**Aim**
Among the entries below, extract exactly the lines that run from the one with "Reconstruct the object" through the one with "# the surface", both ends included.

**The input**
= = = = = = =

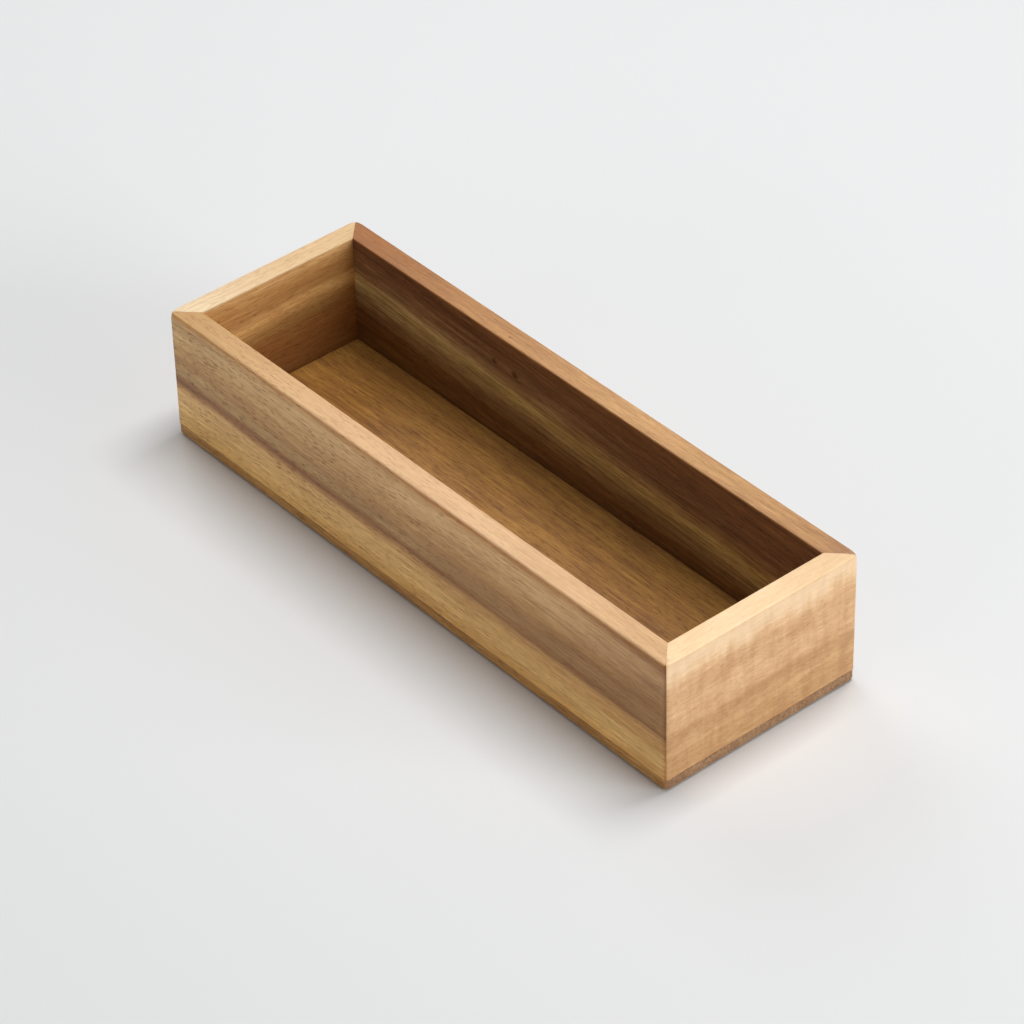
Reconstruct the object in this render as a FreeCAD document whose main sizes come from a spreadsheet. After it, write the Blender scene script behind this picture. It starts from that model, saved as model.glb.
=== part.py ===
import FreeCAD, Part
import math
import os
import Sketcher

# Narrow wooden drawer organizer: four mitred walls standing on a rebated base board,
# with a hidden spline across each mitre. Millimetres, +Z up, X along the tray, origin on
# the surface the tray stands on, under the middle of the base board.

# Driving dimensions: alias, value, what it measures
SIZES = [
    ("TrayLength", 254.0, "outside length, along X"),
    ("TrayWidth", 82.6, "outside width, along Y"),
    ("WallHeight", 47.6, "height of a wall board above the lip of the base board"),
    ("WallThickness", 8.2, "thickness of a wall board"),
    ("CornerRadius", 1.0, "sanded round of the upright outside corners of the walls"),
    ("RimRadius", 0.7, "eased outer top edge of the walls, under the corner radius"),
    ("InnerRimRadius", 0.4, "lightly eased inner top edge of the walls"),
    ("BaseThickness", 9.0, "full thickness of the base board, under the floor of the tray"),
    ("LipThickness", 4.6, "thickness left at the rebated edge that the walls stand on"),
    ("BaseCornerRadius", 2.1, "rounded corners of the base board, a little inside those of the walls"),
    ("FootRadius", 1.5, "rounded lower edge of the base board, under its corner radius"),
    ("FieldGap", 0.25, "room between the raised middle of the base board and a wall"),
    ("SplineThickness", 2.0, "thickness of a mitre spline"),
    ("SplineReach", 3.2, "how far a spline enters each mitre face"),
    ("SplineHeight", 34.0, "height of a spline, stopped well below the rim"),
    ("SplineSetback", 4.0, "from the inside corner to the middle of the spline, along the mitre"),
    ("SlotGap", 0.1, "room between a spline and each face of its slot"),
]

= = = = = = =

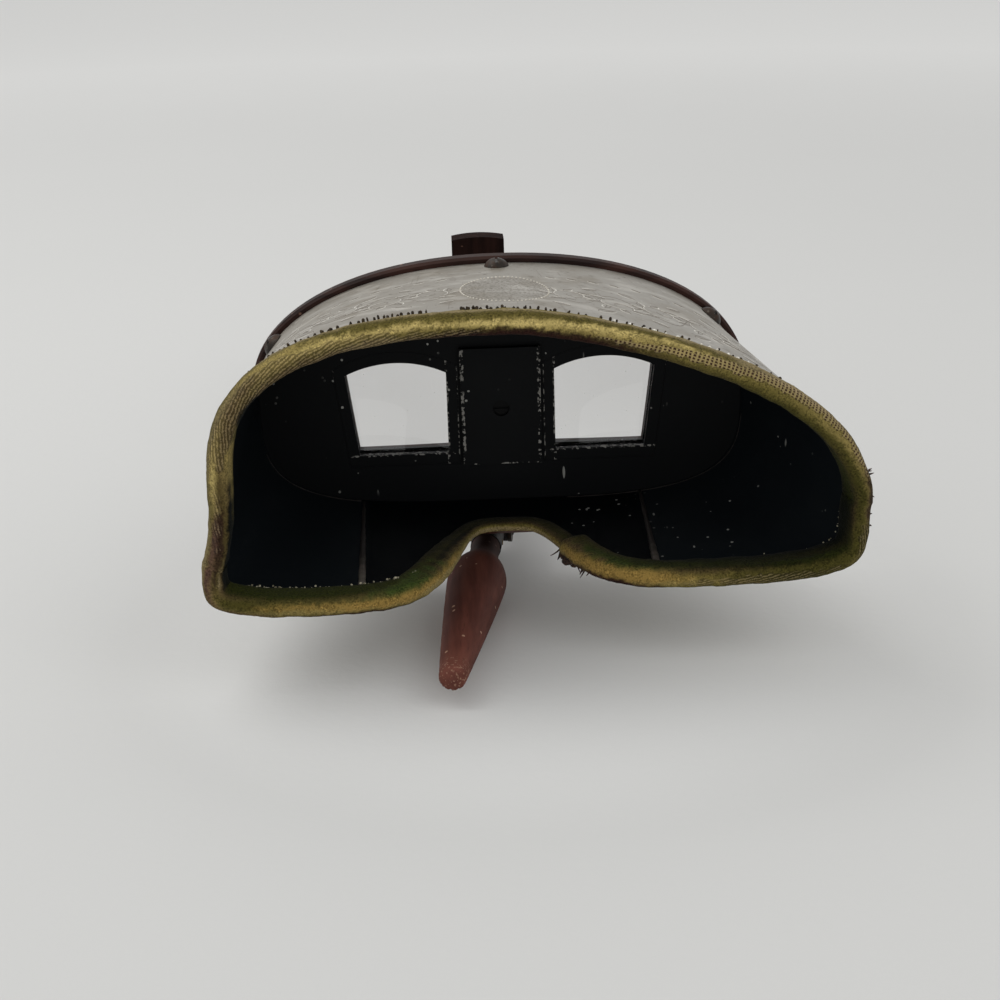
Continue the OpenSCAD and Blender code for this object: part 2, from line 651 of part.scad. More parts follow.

= = = = = = =

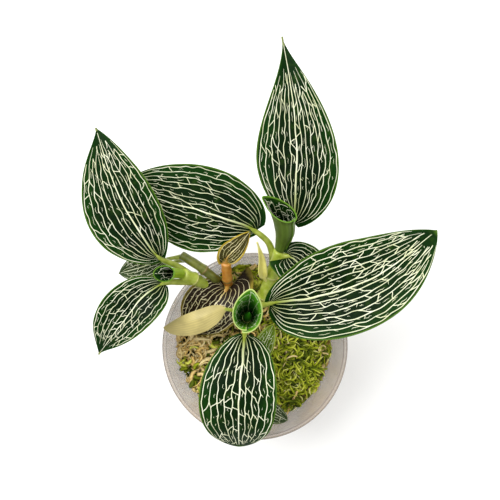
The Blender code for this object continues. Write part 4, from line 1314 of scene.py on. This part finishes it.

= = = = = = =

**Correct output**
Reconstruct the object in this render as a FreeCAD document whose main sizes come from a spreadsheet. After it, write the Blender scene script behind this picture. It starts from that model, saved as model.glb.
=== part.py ===
import FreeCAD, Part
import math
import os
import Sketcher

# Narrow wooden drawer organizer: four mitred walls standing on a rebated base board,
# with a hidden spline across each mitre. Millimetres, +Z up, X along the tray, origin on
# the surface the tray stands on, under the middle of the base board.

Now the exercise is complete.